Generally, E&Ps in West Texas could realize greater margins and have already felt a labor/ equipment pinch in fourth-quarter 2016 driven by demand.

What continues to draw so large-scale deals to the Permian is what is now driving rig count: assets account for about 60% of resources with breakeven prices below $40 oil, according to Barclays.

“The Permian is likely to see the largest uptick in spending year-over-year, but producers also plan to boost spending in the Eagle Ford and Bakken,” said Warren Russell, an analyst at Barclays.

Price increases could be felt more acutely for operators elsewhere, Sandeen said in a January report, “U.S. Upstream: Five things to look for in 2017.”

Utilization rates continue to rise across the service sector and the Wood Mackenzie’s base-case is well costs rising by 10%. That includes pressure pumping up by 20% and already-strong pricing power by proppant suppliers intensifying.

“Expect inflation to rise as South Texas and Williston Basin assets compete for resources in a $55 to $60/ bbl price environment,” he said.

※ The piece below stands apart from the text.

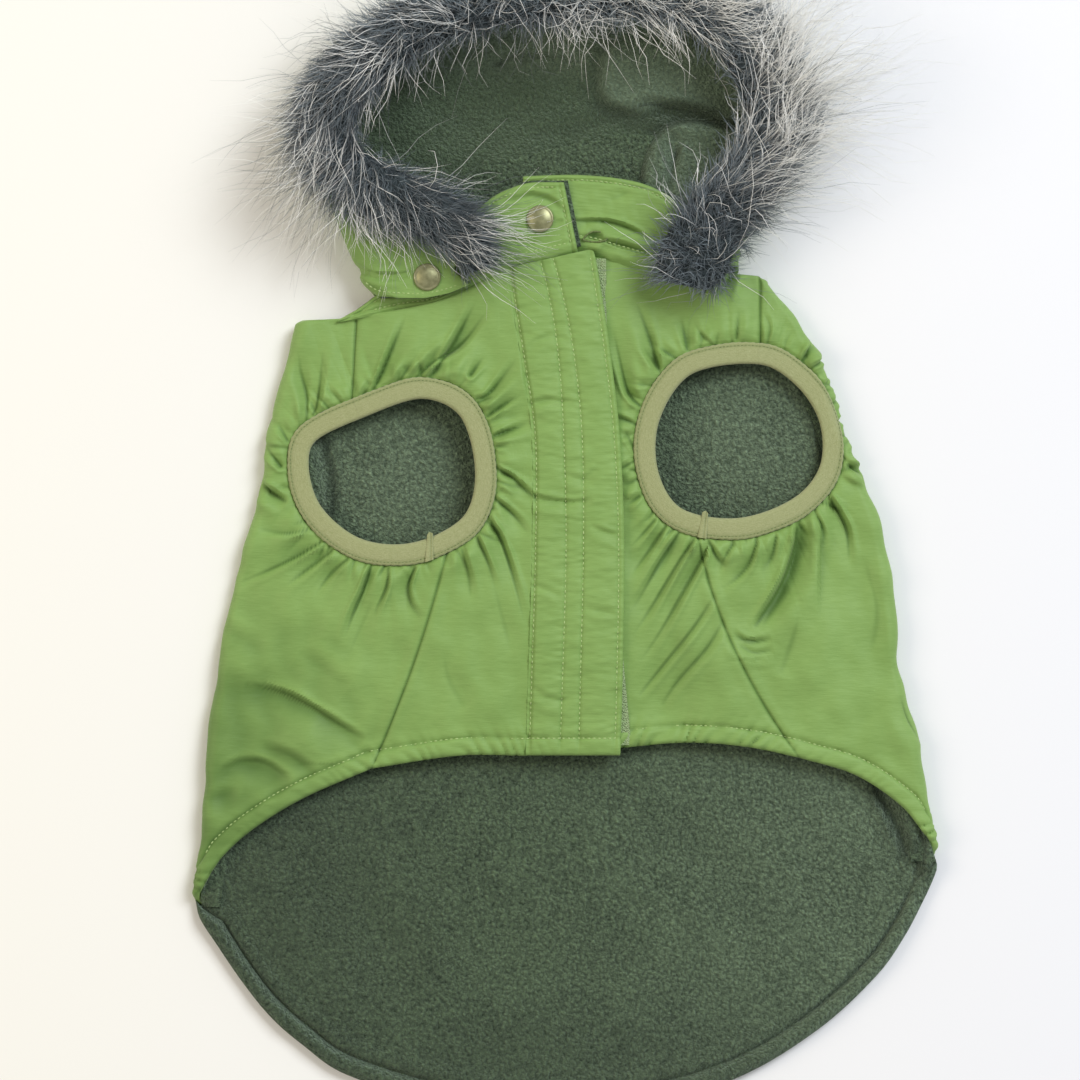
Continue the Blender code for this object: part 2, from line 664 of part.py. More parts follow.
def main():
    for item in list(bpy.data.objects):
        bpy.data.objects.remove(item)
    shell = finish("shell_cloth", GREEN, 0.55)
    fleece = finish("fleece", FLEECE_GREEN, 0.95)
    elastic = finish("elastic", BINDING_GREEN, 0.8)
    tape = finish("hook_tape", TAPE_GREEN, 0.85)
    fur = finish("fur", FUR_SLATE, 0.9)
    brass = finish("brass", BRASS_OLIVE, 0.45, 0.7)
    make_back(shell, fleece)
    make_half(-1, "left", ARMHOLE_LEFT, borders_left(), shell, fleece, elastic)
    make_half(1, "right", ARMHOLE_RIGHT, borders_right(), shell, fleece, elastic)
    make_placket(shell)
    make_tape(tape)
    make_hood(shell, fleece)
    make_collar(shell, fleece)
    make_fur(fur)
    make_snap("snap_collar", -12, 151, TAB_LEVEL + GAP, brass)
    make_snap("snap_hood", -64, 124, 2 * HOOD[0].bend + GAP, brass)
    settle()


main()
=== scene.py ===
"""The looks of a dog's parka that lies flat on its back, belly side up.

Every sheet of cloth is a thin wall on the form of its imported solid, with its folds,
gathers, seams and rolled hems as real relief. Stitches and fur are grown by node trees.
Lengths in the tables are in millimetres: X across the jacket, Y from tail to hood.
"""

from collections import namedtuple
from math import cos, pi, radians, sin

import bpy
import numpy as np
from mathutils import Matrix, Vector
from numpy.linalg import norm


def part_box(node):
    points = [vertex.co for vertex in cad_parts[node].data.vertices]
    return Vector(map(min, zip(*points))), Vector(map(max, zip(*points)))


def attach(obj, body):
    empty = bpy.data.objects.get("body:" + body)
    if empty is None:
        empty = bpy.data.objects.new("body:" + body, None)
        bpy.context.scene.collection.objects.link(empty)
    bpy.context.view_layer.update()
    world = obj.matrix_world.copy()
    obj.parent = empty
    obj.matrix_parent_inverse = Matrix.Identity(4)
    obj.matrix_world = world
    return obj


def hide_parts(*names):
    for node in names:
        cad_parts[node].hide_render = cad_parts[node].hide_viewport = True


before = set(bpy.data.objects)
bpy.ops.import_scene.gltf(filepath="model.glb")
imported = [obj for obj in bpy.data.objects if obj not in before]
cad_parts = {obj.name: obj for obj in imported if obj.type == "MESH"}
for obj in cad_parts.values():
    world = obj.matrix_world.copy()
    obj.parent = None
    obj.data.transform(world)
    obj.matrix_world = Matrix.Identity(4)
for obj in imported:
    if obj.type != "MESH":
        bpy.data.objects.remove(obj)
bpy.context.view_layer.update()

MM = 0.001

# Cloth
SHELL = 1.0  # wall of the padded shell cloth
FLEECE = 2.0  # wall of the fleece
COLLAR_FLEECE = 1.5
GAP = 0.3
LOOSE = 0.7  # air between shell and lining

# The flattened tube
FOLD = 5.0  # outer radius of the side folds
UNDER = 8.0  # the side panels run on this far under the fold
BEND_WEIGHT = 30.0
NECK_LEFT = 104.0
NECK_RIGHT = 122.0
HEM_LEFT = -167.5
HEM_RIGHT = -146.5

# Fineness of the body's grids
FINE = 18  # fine columns for each stretch of a panel's edge
ROWS = 96  # fine rows from an armhole to a panel's edge
BACK_STEP = (6, 9)  # a panel's hidden face takes every sixth row and ninth column
FLY_STEP = 12  # the same for the fly's cover, both ways
LINING_STEP = 10  # and for the back lining
PLAIN_STEP = 6  # and for the hood and the collar

# The folds' depths in the tables are taken this many times
FOLD_DEPTH = 2.1

# Front closure
PLACKET_RISE = 1.1
PLACKET_WALL = 2.2
TAPE_WALL = 1.0
TUCK = PLACKET_WALL - PLACKET_RISE + TAPE_WALL + 3 * GAP
TUCK_RUN = 45.0
TAPE_SHOWS = 4.6
TAPE_HIDDEN = 9.0
TAPE_BACK = 0.6
FRONT_UNDER = 13.0
FLY_HEM = -96.8
FLY_NECK = 128.5
FLY_PEAK = 137.5

# Armhole binding
BINDING = 10.0
BIND_RISE = 0.7
BIND_WALL = SHELL + GAP + FLEECE + 2 * BIND_RISE
BIND_STEPS = 504  # points round an armhole
LINING_BACK = 1.6

# Hem
HEM_BAND = 8.0  # from the hem's edge up to its stitching
STITCH_PITCH = 2.4
THREAD_UP = 0.12  # the thread's middle stands this far over the cloth


def table(kind, *rows):
    """Named rows from plain ones."""
    return [kind(*row) for row in rows]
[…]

At 10% cost inflation, some plays begin to falter. Breakevens go up just 6%—but still enough to shove parts of the Bakken, Niobrara and the Eagle Ford out of their profit zones.

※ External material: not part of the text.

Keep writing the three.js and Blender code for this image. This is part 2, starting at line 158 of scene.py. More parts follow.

differences spot price vs WTI breakeven, oil, natural gas, Wood Mackenzie, chart

“While seemingly marginal, this uptick renders many positions out of the money until further improvements are made in either well productivity or prices,” the firm said.

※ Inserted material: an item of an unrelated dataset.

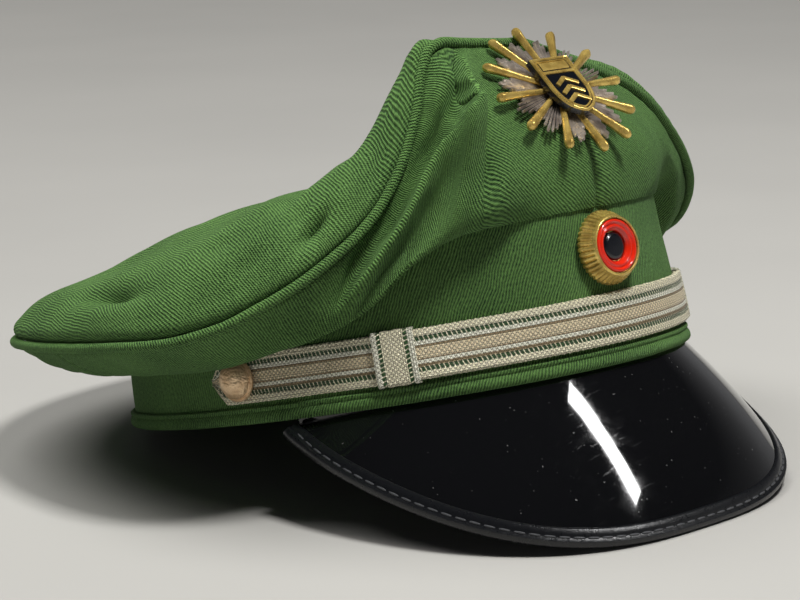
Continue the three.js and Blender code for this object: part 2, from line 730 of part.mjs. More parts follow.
// A loop round both layers of the strap.
function makeSlider(side) {
  const half = SLIDER_WIDTH / 2 / (BAND_LENGTH / 2 - BAND_WALL * 4);
  const turns = [-half, 0, half].map((step) => side * SLIDER_ANGLE + step);
  const depth = 2 * STRAP_WALL + 3 * CLEARANCE;
  const low = STRAP_LOW_EDGE - CLEARANCE;
  const high = STRAP_LOW_EDGE + STRAP_WIDTH + CLEARANCE;
  const rim = SLIDER_RIM;
  const back = CLEARANCE;
  const front = back + 2 * SLIDER_WALL + depth;
  const loop = [
    { inner: [back + SLIDER_WALL, low], outer: [back, low - rim] },
    { inner: [back + SLIDER_WALL + depth, low], outer: [front - rim / 2, low - rim] },
    { inner: [back + SLIDER_WALL + depth, low], outer: [front, low - rim / 2] },
    { inner: [back + SLIDER_WALL + depth, high], outer: [front, high + rim / 2] },
    { inner: [back + SLIDER_WALL + depth, high], outer: [front - rim / 2, high + rim] },
    { inner: [back + SLIDER_WALL, high], outer: [back, high + rim] },
  ];
  const sections = loop.map(({ inner, outer }) => [
    ...turns.map((angle) => offBand(angle, outer[1], outer[0])),
    ...turns.map((angle) => offBand(angle, inner[1], inner[0])).reverse(),
  ]);
  return sweep(sections, true);
}

// Solid of revolution round Z from [radius, height] points that start and end on the axis, or ring
// from a closed profile. flute widens and narrows the radius by turns.
function turned(profile, steps, flute = 0) {
  const sections = Array.from({ length: steps }, (_, i) => {
    const angle = (i / steps) * 2 * Math.PI;
    return profile.map(([radius, height, fluted]) => {
      const wave = fluted ? flute * (i % 2 === 0 ? 1 : -1) : 0;
      const reach = radius + wave;
      return new THREE.Vector3(reach * Math.cos(angle), reach * Math.sin(angle), height);
    });
  });
  return sweep(sections, true);
}

function makeButton() {
  const radius = BUTTON_DIAMETER / 2;
  const rim = 1;
  return turned(
    [
      [0, 0],
      [radius * 0.9, 0],
      [radius, rim * 0.6],
      [radius * 0.96, rim * 1.2],
      [radius * 0.78, BUTTON_HEIGHT * 0.64],
      [radius * 0.45, BUTTON_HEIGHT * 0.92],
      [0, BUTTON_HEIGHT],
    ],
    BUTTON_STEPS,
  );
}

// Places a piece on the band: its +Z points straight out of the cloth.
function placeOnBand(object, angle, height, out) {
  object.position.copy(offBand(angle, height, out));
  const normal = planNormal((a) => bandRing(a, height), angle);
  normal.setZ(Math.tan(BAND_TAPER)).normalize();
  const up = new THREE.Vector3(0, 0, 1).addScaledVector(normal, -normal.z).normalize();
  const across = new THREE.Vector3().crossVectors(up, normal);
  object.setRotationFromMatrix(new THREE.Matrix4().makeBasis(across, up, normal));
  return object;
}

function makeCockade() {
  const base = COCKADE_DIAMETER / 2;
  const disc = COCKADE_DISC_DIAMETER / 2;
  const centre = COCKADE_CENTRE_DIAMETER / 2;
  const bezel = disc + CLEARANCE;
  const flute = COCKADE_FLUTE_DEPTH;
  const rim = turned(
    [
      [0, 0],
      [base - flute, 0, true],
      [base - flute, 0.9, true],
      [(base + bezel) / 2 + 0.6, COCKADE_HEIGHT * 0.72, true],
      [bezel + 0.9, COCKADE_HEIGHT - 0.3],
      [bezel + 0.45, COCKADE_HEIGHT],
      [bezel, COCKADE_HEIGHT - 0.4],
      [bezel, COCKADE_FLOOR],
      [0, COCKADE_FLOOR],
    ],
    COCKADE_FLUTES * 2,
    flute,
  );
  const bed = COCKADE_FLOOR + CLEARANCE;
  const hole = centre + CLEARANCE;
  const ring = turned(
    [
      [hole, bed],
      [disc, bed],
      [disc, COCKADE_HEIGHT - 0.5],
      [disc - 0.7, COCKADE_HEIGHT - 0.1],
      [disc - 1.5, COCKADE_HEIGHT - 0.7],
      [disc - 2.2, COCKADE_HEIGHT - 0.5],
      [hole, COCKADE_HEIGHT - 1.5],
      [hole, COCKADE_HEIGHT - 2],
    ],
    COCKADE_RING_STEPS,
  );
  const button = turned(
    [
      [0, bed],
      [centre, bed],
      [centre, COCKADE_HEIGHT - 2],
      [centre * 0.8, COCKADE_HEIGHT - 1.4],
      [centre * 0.4, COCKADE_HEIGHT - 1.1],
      [0, COCKADE_HEIGHT - 1],
    ],
    COCKADE_CENTRE_STEPS,
  );
  const group = new THREE.Group();
  group.add(
    named('cockade_rim', rim, 'gold'),
    named('cockade_ring', ring, 'red'),
    named('cockade_centre', button, 'black'),
  );
  return placeOnBand(group, 0, COCKADE_LEVEL, CLEARANCE);
}

// Joins closed geometries into one body.
function join(geometries) {
  let body = null;
  for (const geometry of geometries) {
    const clean = tidyGeometry(geometry);
    const mesh = new wasm.Mesh({
      numProp: 3,
      vertProperties: new Float32Array(clean.getAttribute('position').array),
      triVerts: new Uint32Array(clean.getIndex().array),
    });
    const solid = new wasm.Manifold(mesh);
    body = body ? body.add(solid) : solid;
  }
  const result = body.getMesh();
  const geometry = new THREE.BufferGeometry();
  geometry.setAttribute('position', new THREE.Float32BufferAttribute(result.vertProperties, 3));
  geometry.setIndex(Array.from(result.triVerts));
  return geometry;
}

// Plate of short rays: its rim steps in and out, and its face has a ridge on each ray.
function starPlate() {
  const reach = (STAR_DIAMETER / 2) * STAR_PLATE_SHARE;
  const fan = [0.84, 0.94, 0.86, 1, 0.86, 0.94];
  const sections = Array.from({ length: STAR_RAYS * fan.length }, (_, i) => {
    const angle = ((i + 0.5) / (STAR_RAYS * fan.length)) * 2 * Math.PI;
    const out = reach * fan[i % fan.length];
    const ridge = STAR_PLATE_THICKNESS * (i % 2 === 0 ? 0.75 : 1);
    return [
      [0, 0],
      [out, 0],
      [out, ridge * 0.7],
      [0, STAR_PLATE_THICKNESS],
    ].map(([radius, height]) => new THREE.Vector3(
      radius * Math.cos(angle),
      radius * Math.sin(angle),
      height,
    ));
  });
  return sweep(sections, true);
}

// One long ray: a rod that widens a little outwards and ends in a rounded tip.
function starRay(number) {
  const half = STAR_RAY_WIDTH / 2;
  const tip = STAR_DIAMETER / 2;
  const profile = [
    [0, tip * 0.2],
    [half * 0.75, tip * 0.2],
    [half, tip - half],
    [half * 0.7, tip - half * 0.3],
    [0, tip],
  ];
  const rod = turned(profile, 6);
  rod.scale(1, 0.9, 1);
  rod.rotateX(-Math.PI / 2);
  rod.rotateZ((number / STAR_RAYS) * 2 * Math.PI);
  rod.translate(0, 0, STAR_PLATE_THICKNESS * 0.8);
  return rod;
}

function makeStar() {
  const rays = Array.from({ length: STAR_RAYS }, (_, i) => starRay(i));
  return join([starPlate(), ...rays]);
}

// Outline of the shield: a flat top with straight sides that close to a rounded point.
function shieldShape(inset) {
  const half = SHIELD_WIDTH / 2 - inset;
  const top = SHIELD_HEIGHT / 2 - inset;
  const low = -SHIELD_HEIGHT / 2 + inset * 1.2;
  const shape = new THREE.Shape();
  shape.moveTo(-half, top);
  shape.lineTo(-half, top - SHIELD_HEIGHT * 0.55);
  shape.quadraticCurveTo(-half * 0.95, low + SHIELD_HEIGHT * 0.08, 0, low);
  shape.quadraticCurveTo(half * 0.95, low + SHIELD_HEIGHT * 0.08, half, top - SHIELD_HEIGHT * 0.55);
  shape.lineTo(half, top);
  shape.closePath();
  return shape;
}

// The shield: a thick plate with a raised border, a band across its head and two chevrons.
function makeShield() {
  const curveSegments = 5;
  const plate = new THREE.ExtrudeGeometry(shieldShape(0), {
    depth: SHIELD_THICKNESS,
    bevelEnabled: false,
    curveSegments,
  });
  const border = shieldShape(0);
  border.holes.push(shieldShape(SHIELD_BORDER));
  const relief = { depth: SHIELD_RELIEF * 2, bevelEnabled: false, curveSegments };
  const lift = SHIELD_THICKNESS - SHIELD_RELIEF;
  const pieces = [plate, new THREE.ExtrudeGeometry(border, relief).translate(0, 0, lift)];
  const inner = SHIELD_WIDTH / 2 - SHIELD_BORDER * 0.5;
  const head = SHIELD_HEIGHT / 2 - SHIELD_HEIGHT * 0.3;
  const bar = new THREE.BoxGeometry(2 * inner, SHIELD_BORDER, SHIELD_RELIEF * 2);
  pieces.push(bar.translate(0, head, SHIELD_THICKNESS));
  for (const level of [0.02, -0.2]) {
    const peak = level * SHIELD_HEIGHT;
    const fall = SHIELD_HEIGHT * 0.12;
    const reach = inner * 0.62;
    const chevron = new THREE.Shape();
    chevron.moveTo(0, peak);
    chevron.lineTo(reach, peak - fall);
    chevron.lineTo(reach, peak - fall - SHIELD_BORDER);
    chevron.lineTo(0, peak - SHIELD_BORDER);
    chevron.lineTo(-reach, peak - fall - SHIELD_BORDER);
    chevron.lineTo(-reach, peak - fall);
    chevron.closePath();
    pieces.push(new THREE.ExtrudeGeometry(chevron, relief).translate(0, 0, lift));
  }
  return join(pieces);
}

// The badge lies along the front seam. The star's back touches the cloth at a share of the way up
// the seam, and its middle is a little above that place.
function makeBadge() {
  const group = new THREE.Group();
  const star = named('badge_star', makeStar(), 'gold');
  const shield = named('badge_shield', makeShield(), 'gold');
  shield.position.set(0, 0, STAR_PLATE_THICKNESS * 0.8 + STAR_RAY_WIDTH * 0.45 + CLEARANCE);
  group.add(star, shield);
  const normal = sideNormal(0, STAR_TOUCH).setX(0).normalize();
  const upwards = new THREE.Vector3(0, normal.z, -normal.y);
  group.position.copy(sidePoint(0, STAR_TOUCH).setX(0));
  group.position.addScaledVector(normal, CLOTH_WALL / 2 + CLEARANCE);
  group.position.addScaledVector(upwards, STAR_ABOVE);
  group.rotation.x = Math.atan2(upwards.z, upwards.y);
  return group;
}

// The angle and height at which the welt's back and the peak's front both rest on the surface,
// each pressed flat by its own amount.
function restPose(weltBody, bindingBody) {
  const lowest = (geometry, pitch) => {
    const spot = geometry.getAttribute('position');
    let least = Infinity;
    for (let i = 0; i < spot.count; i += 1) {
      least = Math.min(least, spot.getZ(i) * Math.cos(pitch) - spot.getY(i) * Math.sin(pitch));
    }
    return least;
  };
  let low = 0;
  let high = Math.PI / 4;
  for (let i = 0; i < 60; i += 1) {
    const middle = (low + high) / 2;
    const front = lowest(bindingBody, middle) + BINDING_PRESSED;
    if (front < lowest(weltBody, middle) + WELT_PRESSED) low = middle;
    else high = middle;
  }
  const pitch = (low + high) / 2;
  return { pitch, height: -lowest(weltBody, pitch) - WELT_PRESSED };
}

// Presses flat what would reach below the surface that the cap rests on.
function pressFlat(geometry, { pitch, height }) {
  const spot = geometry.getAttribute('position');
  for (let i = 0; i < spot.count; i += 1) {
    const y = spot.getY(i);
    const z = spot.getZ(i);
    const level = z * Math.cos(pitch) - y * Math.sin(pitch) + height;
    if (level < 0) spot.setXYZ(i, spot.getX(i), y + level * Math.sin(pitch), z - level * Math.cos(pitch));
  }
}

const welt = makeWelt();
const binding = makeBinding();
const rest = restPose(welt, binding);
pressFlat(welt, rest);
pressFlat(binding, rest);

const cap = new THREE.Group();
cap.add(
  named('crown_top', makeCrownTop(), 'cloth'),
  named('side_front_right', makeSidePanel(0, SIDE_SEAM_ANGLE, 1), 'cloth'),
  named('side_front_left', makeSidePanel(0, SIDE_SEAM_ANGLE, -1), 'cloth'),
  named('side_rear_right', makeSidePanel(SIDE_SEAM_ANGLE, Math.PI, 1), 'cloth'),
  named('side_rear_left', makeSidePanel(SIDE_SEAM_ANGLE, Math.PI, -1), 'cloth'),
  named('crown_piping', makePiping(), 'piping'),
  named('band', makeBand(), 'cloth'),
  named('lower_welt', welt, 'piping'),
  named('peak', makePeak(), 'patent'),
  named('peak_binding', binding, 'binding'),
  named('chin_strap', makeStrap(), 'braid'),
  named('chin_strap_upper', makeUpperStrap(), 'braid'),
  named('slider_right', makeSlider(1), 'braid'),
  named('slider_left', makeSlider(-1), 'braid'),
);
for (const [name, side] of [['button_right', 1], ['button_left', -1]]) {
  const seat = strapLift(BUTTON_ANGLE) + STRAP_WALL + CLEARANCE;
  cap.add(placeOnBand(named(name, makeButton(), 'gold'), side * BUTTON_ANGLE, STRAP_MIDDLE, seat));
}
cap.add(makeCockade(), makeBadge());
cap.rotation.x = -rest.pitch;
cap.position.z = rest.height;

// The origin is moved to the middle of the underside of the whole cap's box.
const part = new THREE.Group();
part.add(cap);
part.updateMatrixWorld(true);
const box = new THREE.Box3().setFromObject(part, true);
cap.position.x -= (box.min.x + box.max.x) / 2;
cap.position.y -= (box.min.y + box.max.y) / 2;

export default part;
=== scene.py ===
"""A peaked uniform cap with its fine surfaces and finishes, on a pale floor.

The cap's own frame is in millimetres: the origin in the middle of the band's lower edge, the front
towards -Y, the wearer's right towards -X. world() takes it to the row frame, where the cap rests.
"""

import math

import bmesh
import bpy
import numpy as np
from mathutils import Matrix

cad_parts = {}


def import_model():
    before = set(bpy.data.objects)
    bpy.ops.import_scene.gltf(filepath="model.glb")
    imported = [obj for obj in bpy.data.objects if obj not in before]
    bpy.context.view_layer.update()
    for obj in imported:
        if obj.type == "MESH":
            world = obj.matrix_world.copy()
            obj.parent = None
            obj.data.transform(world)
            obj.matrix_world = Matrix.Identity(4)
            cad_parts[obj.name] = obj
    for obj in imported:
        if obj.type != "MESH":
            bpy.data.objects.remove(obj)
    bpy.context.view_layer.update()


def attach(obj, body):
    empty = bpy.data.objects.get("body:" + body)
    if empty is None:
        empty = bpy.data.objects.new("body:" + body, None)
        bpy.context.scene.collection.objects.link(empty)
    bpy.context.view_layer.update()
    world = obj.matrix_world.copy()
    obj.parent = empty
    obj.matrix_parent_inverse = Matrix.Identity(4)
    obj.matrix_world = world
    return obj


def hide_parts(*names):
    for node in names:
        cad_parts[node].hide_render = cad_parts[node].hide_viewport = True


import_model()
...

And pricing could also go even higher if service companies decide to opt for margin over market share—providing service at large discounts.

“This would essentially leave upstream E&Ps at the mercy of service partners, which have been shouldering the brunt of the pain since oil's pullback,” Sandeen said.

‘Something Higher’

For several months, operators have downplayed the potential for service prices to knock their cost savings off stride. But recently, sentiment has changed.

David Tameron, senior analyst at Wells Fargo Securities, said in recent conversations E&Ps have acknowledged they will see “10% to 15% service cost inflation year over year.”

Service companies have clung to the edge of the downturn with margins in 2016 more than 20% below the historic average, Tameron said.

Major service companies Schlumberger Ltd. (NYSE: SLB) and Halliburton Co. (NYSE: HAL) are being unambiguous about pricing.

Schlumberger CEO Paal Kibsgaard said in January that a sustainable operating environment would require “significantly more pricing.” Halliburton CEO David Lesar said E&Ps’ budgets should probably use “something higher” than 5% to 10% to account for price increases.

From a service perspective, Sandeen said the risk to a robust recovery is two-fold: equipment and manpower and transportation.

“The quality of available capacity—equipment and manpower—may not be enough to service the increased demand and service costs move sharply above our estimated average,” he said.

The challenge stumping analysts and operators is grasping how much of rig capacity is mothballed or how quickly it can return to service, he said.

Anderson said the supply chain is a large part of how services bill operators. Proppant, maintenance, repair and upgrading of equipment needed in the field and transportation are the basic barometers.

“There’s a lot of pressure pumping and land rigs idle right now, but getting it back to work is going to take some time—longer than people realize,” he said.

And the “last mile trucked”—meaning transporting sand, equipment and materials to well sites—is increasingly problematic for E&Ps and service companies.

“Trucking has been a major issue and is going to continue to be a pinch spot for many of these companies,” Anderson said.

Exploration production company, outspend, over time, Wells Fargo Securities, chart

But Tameron noted that E&Ps have certain tendencies that lend themselves to drilling anyway.

While companies will continue with their “growth within cash flow” mantra, Tameron said old habits die hard. Companies outspent cash flow by 145% in 2015 and 111% in 2014.

“Our estimated 2017 capital spend is 116% of cash flows,” he said.